Vislumbrando esse contexto, Rossetto acusa que as leis de patentes e de proteção de cultivares induzem a privatização da pesquisa pública agropecuária do Brasil. Em sua opinião, as corporações multinacionais não vão constituir instituições de pesquisa próprias em cada região ao redor do planeta para essa tarefa. Por isso é necessário que as Instituições de Pesquisa e Universidades locais o façam em parceria com elas. É nesse contexto que as formas de parceria entre universidade e empresas são observadas por Rossetto como forma de privatização. Ele inclui em seus argumentos a análise dos meandros legais e das propostas que nos últimos anos têm concretizado essas privatização das pesquisas. Como exemplo, cita a proposta de 1997 de transformar o IAC em organização pública não-estatal. Ele sinaliza que são mudanças como essa que permitem a longo prazo a privatização da pesquisa. Inclusive porque “A Lei de Inovação privatiza resultados de pesquisas públicas de instituições científicas, incentivando-as a trabalhar para organizações privadas. Cria obstáculo legal para publicação dos resultados, o que vai contra princípios constitucionais da administração pública da impessoalidade e da publicidade”, denuncia.

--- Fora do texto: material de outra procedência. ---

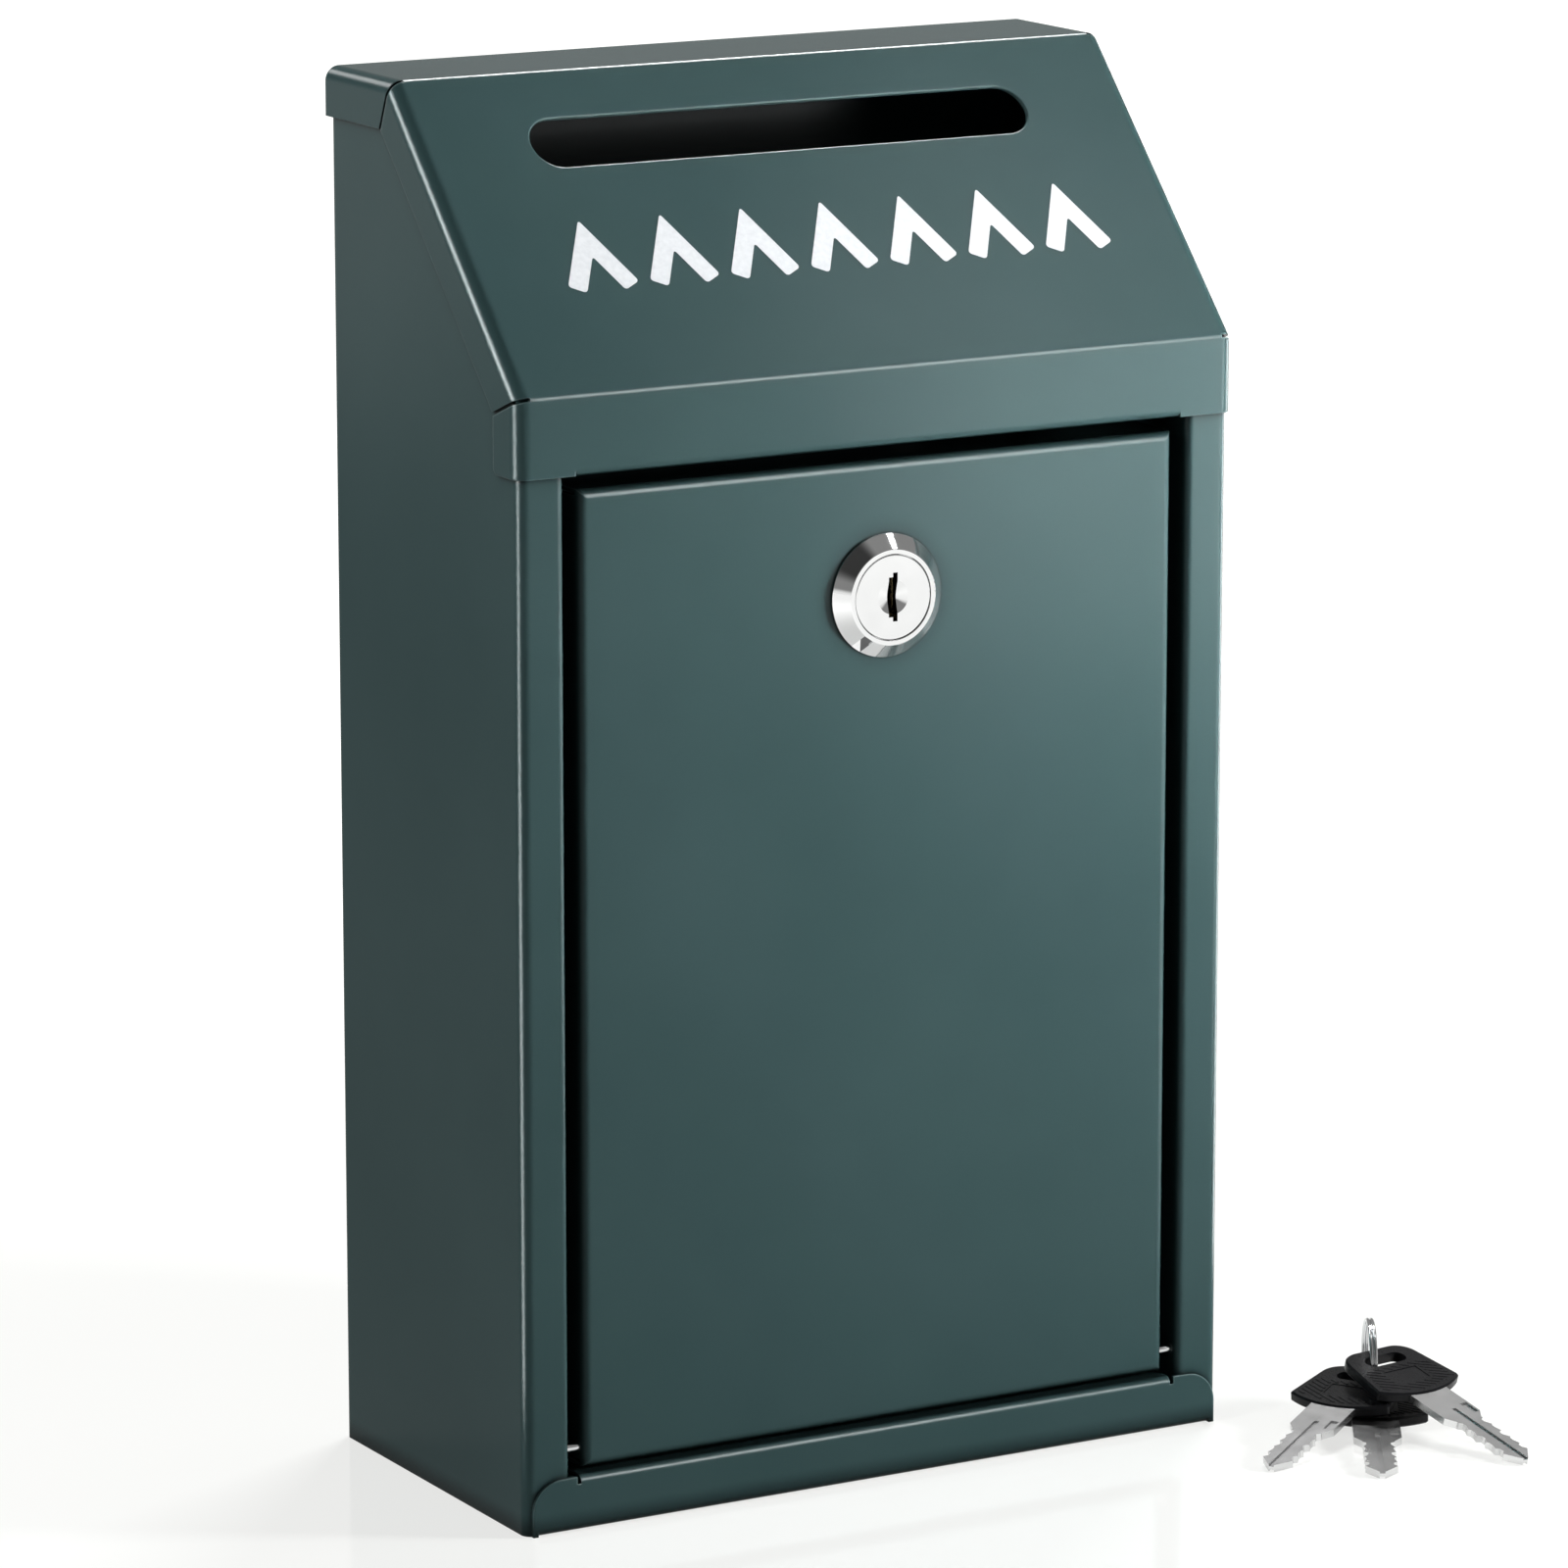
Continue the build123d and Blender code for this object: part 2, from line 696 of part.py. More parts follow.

Para Sérgio Salles, um dos autores da proposta de mudanças no IAC, há mitos que devem ser quebrados para que os processos de transferência de tecnologia e proteção intelectual avancem nas universidades. Um deles seria exatamente o fato de que o desenvolvimento tecnológico e sua proteção significam privatizar a universidade pública. “Exatamente por ser pública é que a instituição deve proteger o conhecimento, gerar riquezas e empregos. No exterior há regras para divulgação de pesquisas. Lá elas são protegidas. Aqui no Brasil, isso não acontece, pois abrimos todas as informações. Temos que ter regras porque o dinheiro usado para financiar a inovação é público”, afirma.